The first time I saw my friend Dylan Richie was at Burning Man in 2002 and my jaw dropped.
Long and tall, that girl could spin fire poi in intricate rhythms and extravagant angles that were impossibly graceful. Every time I saw her after that, I was like: “Oh, it’s that girrrrllll!”
After admiring her from afar for years, I moved back home to Portland and we became friends. That was when I learned that Dylan was a pastry chef at Portland’s iconic Heathman Hotel.
Last month, Dylan published her first cookbook “Baked!” and one sunny Sunday, some friends got together and made her signature recipes. I made the banana bread.

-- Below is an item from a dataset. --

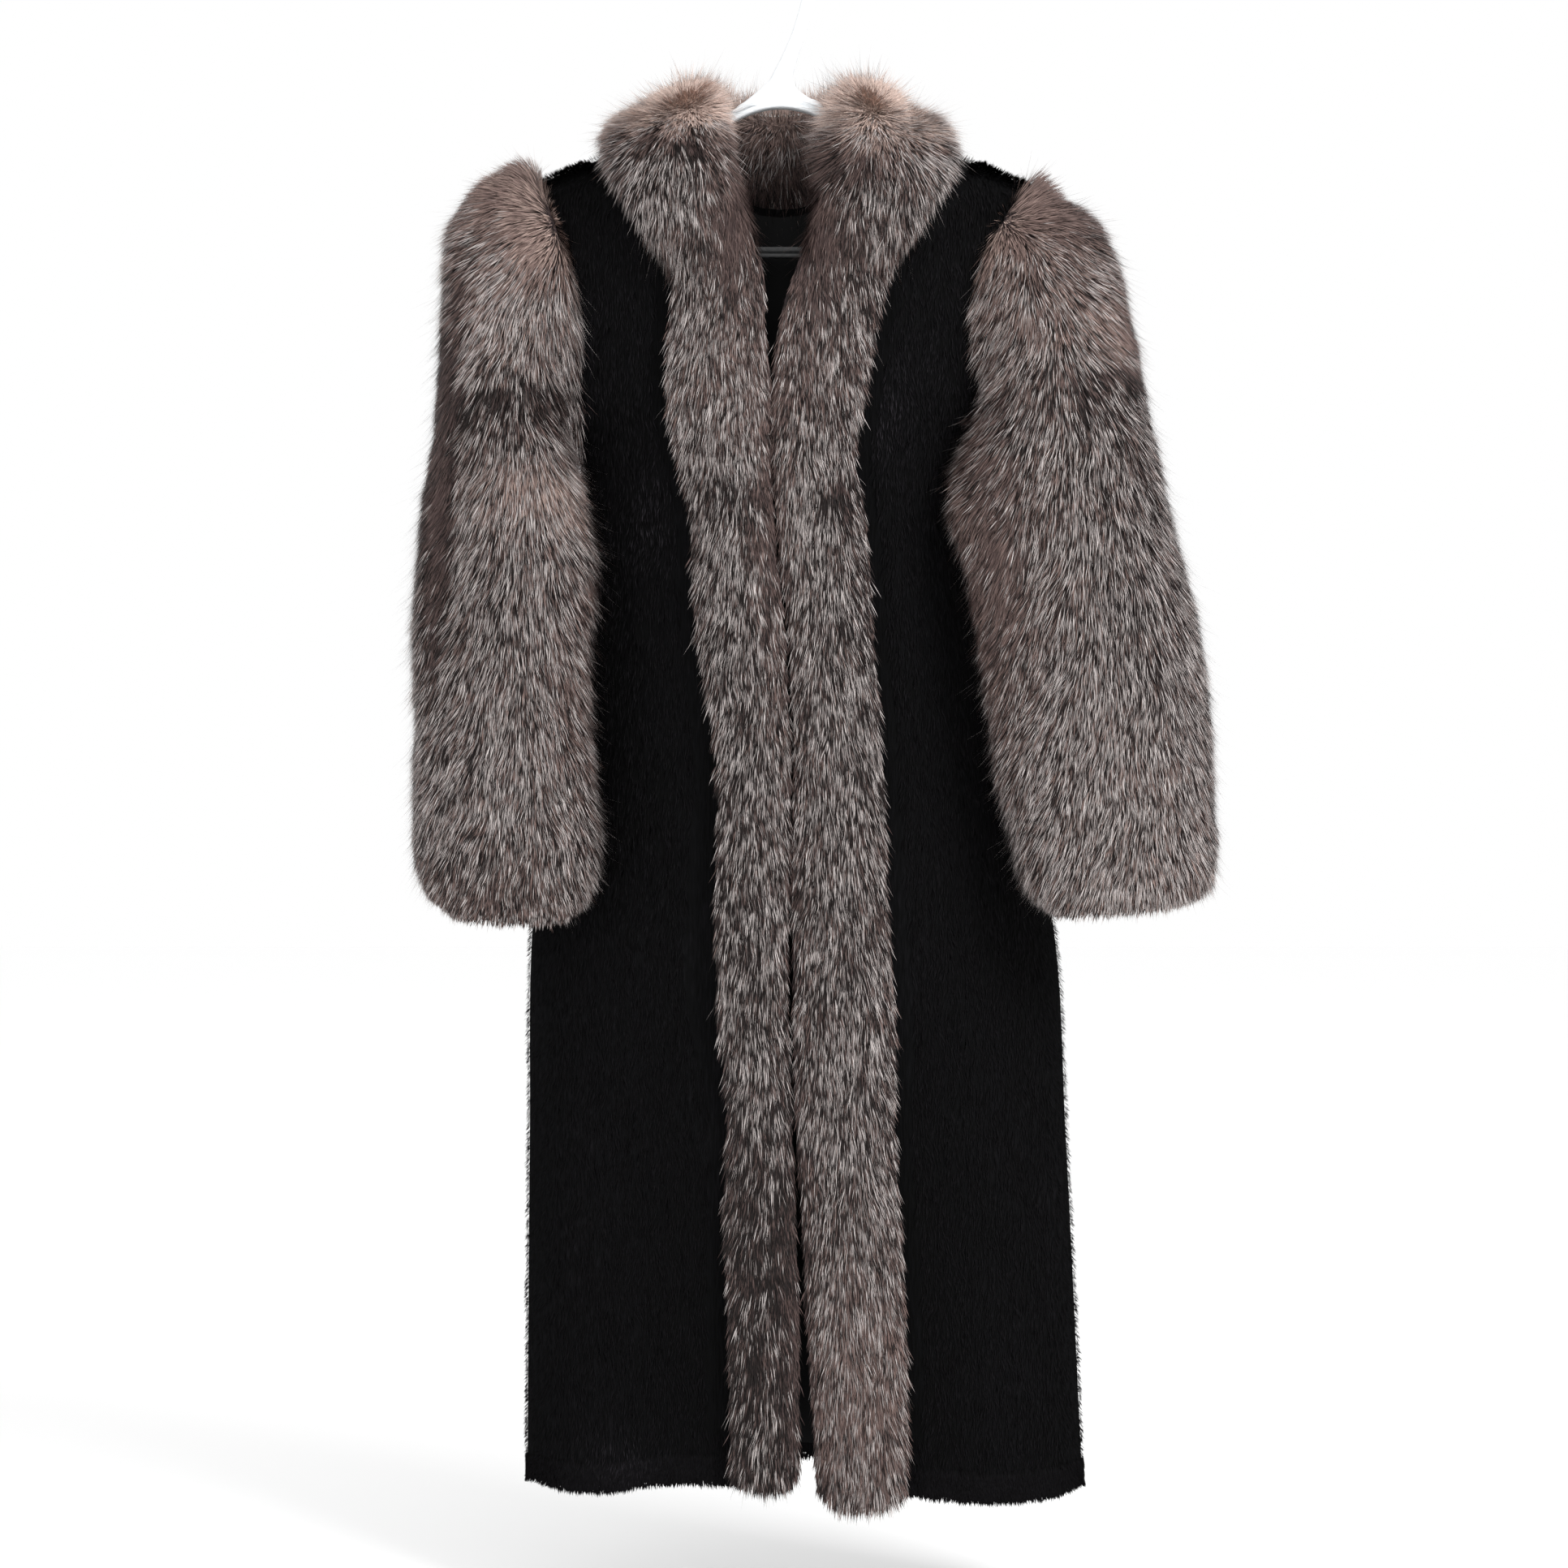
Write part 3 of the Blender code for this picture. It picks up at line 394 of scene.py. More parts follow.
def read(net, row, column):
    """A net's values at places between its points, by their four neighbours."""
    i, j = row.astype(int), column.astype(int)
    a, b = (row - i)[:, None], (column - j)[:, None]
    near = net[i, j] * (1 - b) + net[i, j + 1] * b
    far = net[i + 1, j] * (1 - b) + net[i + 1, j + 1] * b
    return near * (1 - a) + far * a


def scatter(net, out, count, seed, weight=1.0):
    """Places spread evenly over a net's area, or as its weight says: row and column numbers with their fractions,
    the points there and the normals."""
    over, down = np.diff(net, axis=1)[:-1], np.diff(net, axis=0)[:, :-1]
    area = np.linalg.norm(np.cross(over, down), axis=-1) * weight
    total = np.cumsum(area.ravel())
    rng = np.random.default_rng(seed)
    chosen = (np.arange(count) + rng.random(count)) / count * total[-1]
    cell = np.minimum(np.searchsorted(total, chosen), area.size - 1)
    row, column = np.unravel_index(cell, area.shape)
    row, column = row + rng.random(count), column + rng.random(count)
    return row, column, read(net, row, column), unit(read(out, row, column))


def waver(points, size, seed):
    """Smooth values between about -1 and 1 that rise and fall over the given size: a sum of eight sine waves in
    random directions."""
    rng = np.random.default_rng(seed)
    waves = unit(rng.normal(0, 1, (8, 3))) * (2 * np.pi / size * rng.uniform(0.6, 1.5, (8, 1)))
    return np.sin(points @ waves.T + rng.uniform(0, 2 * np.pi, 8)).sum(-1) / 2.8


LOCK = 0.0019  # size of the locks that share a colour and whose tips draw together
BELLY = 0.6  # where along its length a hair is widest
SWAY_SIZE = 0.035  # over which neighbouring hairs turn aside together
FLATTENED = 0.010  # how far past the coat's own depth a hair may stand before what it hangs against flattens it


def locks(places, seed):
    """The number of the lock that each place belongs to: cells of a grid whose lines wander by 2 mm."""
    cells = np.floor((places + 0.002 * waver(places, 0.012, seed)[:, None]) / LOCK).astype(int)
    return np.unique(cells @ (1, 1009, 1018081), return_inverse=True)[1]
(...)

The occasion was Dylan’s memorial.
Dylan grew up in southern California and moved to Portland in 1994 to attend Western Culinary Institute (now the Cordon Bleu College of Culinary Arts). According to her mother Lois Richie, Dylan had loved baking ever since she was “big enough to stand on a chair.”
About five years ago, Dylan went to see a doctor about a persistent cough. After an x-ray, she was diagnosed with stage 4 cancer; it had started in her breast and had already spread to her brain, lungs, bones and liver. The best prognosis gave her five years.
Dylan had been compiling her favorite recipes for years but had never been quite sure how to go about getting them published. This summer, her friend Tanya Zumach assembled the recipes, laid them out with pictures, and on Sept. 16, announced the “Baked!” cookbook was complete and had been sent off to the printer.
The very next morning, Dylan passed away.
I can’t help feeling there’s some synchronicity that she passed right after the cookbook’s completion and in the five years the doctors had predicted; Dylan’s precise nature was such a good match for the exacting demands of good baking.
“She was a perfectionist when it came to baking,” Lois Richie remembers. “She wouldn’t put up with any messing around.”
Her Portland friends planned a memorial around the distribution of the newly minted cookbooks and of course, baking. “We need to make these recipes to honor her memory and bring her back with us,” explained her friend Marissa Long-Peak.
“Dylan loved rich food and didn’t understand recipes that didn’t call for butter,” she said.
She remembered that Dylan preferred rich chocolate, sharp cheese and was an early adopter of Portland’s now famous affection for adding bacon to just about anything. Dylan’s “sin buns” were a favorite at the Heathman.
In my own kitchen, I saw what Marissa meant; mixing bananas, vanilla, eggs, yogurt and melted butter for a fruit bread seemed impossibly rich. The recipe even made such a generous amount of dough, I ended up with enough to make an extra mini loaf.
“I’ll have a piece of this extra loaf with lunch each day this week,” I told myself as I slid the big and small loaves into the oven.
The aroma of that baking banana bread was all things comforting and good. And what came out of the oven had a texture I’d never seen in a fully baked loaf before — somewhere between bread and banana-cinnamon cheesecake.
All I can say is that inside an hour, that little extra loaf was gone.
A couple hours later, my remaining loaf of banana bread joined an assembly of other Dylan creations — pumpkin cheesecake, clove cookies, chocolate cupcakes with cream cheese frosting and brownies. Dylan’s friend Bethany arranged all the desserts on a table, while Ken and Kat got the fire pit going outside.
We ate and knitted and crocheted, and wrote Dylan messages on paper tardises (Dylan was a “Dr. Who” fan), which we then placed into the fire.
As the mild, autumn day came to a close, a spectacular sunset lit up the sky. We toasted our friend, gathered her cookbooks and headed home.
We’ll be thinking of her every time we bake her sweet words into creation.